The Trygfonden Family House is situated next door to the Hammel Neurorehabilitation Centre, allowing the parents and siblings of patients to be together, while at the same time enabling parents to support their child during treatment or rehabilitation. A total of eight flats, each with their own bathroom and patio, encircle a central courtyard, which is part of the carefully designed and homely communal facilities at the facility.

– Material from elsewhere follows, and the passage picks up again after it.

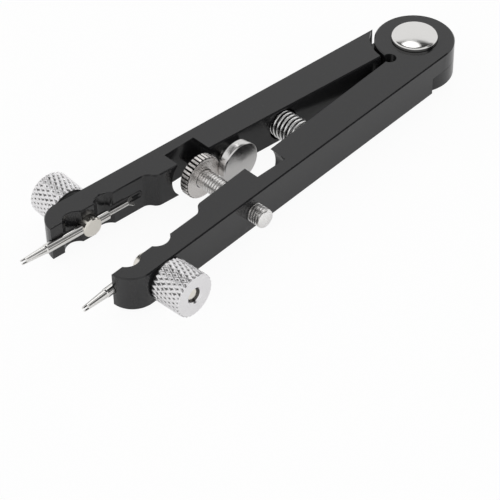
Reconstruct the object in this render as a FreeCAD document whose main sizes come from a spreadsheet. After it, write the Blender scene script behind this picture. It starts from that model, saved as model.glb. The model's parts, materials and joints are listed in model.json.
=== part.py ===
import FreeCAD, Part
import math
import os
import Sketcher

# Spring bar pliers: two black arms that cross in a half lap at the rear pivot, a coil spring
# that pushes them apart, a knurled wheel and a smooth disc on cross studs that stop them, and
# at each nose a fork tip held by a cross-drilled stud and a knurled thumb nut.
#
# Frame, in millimetres: the pivot is the Z axis, z = 0 is the underside of the arms, the tips
# point along -Y and the right arm lies on the +X side. Both arms are drawn fully open.
# Arm coordinates: "along" runs from the pivot to the tip, "out" runs away from the other arm.

DOC = FreeCAD.newDocument("spring_bar_pliers")
SHEET = DOC.addObject("Spreadsheet::Sheet", "dims")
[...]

The design is based on a number of transverse bands to create different zones and ensure transparency throughout the building. At the same time, the scale of the complex is welcoming and supports the homely atmosphere. In all the rooms, there is a strong sense of connection between the indoor and the outdoor environments, not least thanks to the views of the surrounding countryside and the river valley.
Daylight and acoustics
In addition to the daylight and the carefully selected colours and decoration, tactile and warm materials have been chosen for added stimulation of the senses. Inside, wood is a recurring material on the floors and in the kitchens, where families can prepare their own meals.
Troldtekt acoustic panels have been used on the ceilings in the flats, and also in the communal areas and on the exterior overhangs. The result is a holistic and harmonious feel extending naturally from the rooms to the communal outdoor areas.
Søren Rasmussen, an architect at Cubo Arkitekter, says: “The facility is an oasis for families whose daily lives have been removed from their normal context. It offers a chance for the individual families to spend time on their own, but also to seek the company of other families in a similar situation. A strong focus has been on the acoustics and the various physical spaces in the building.”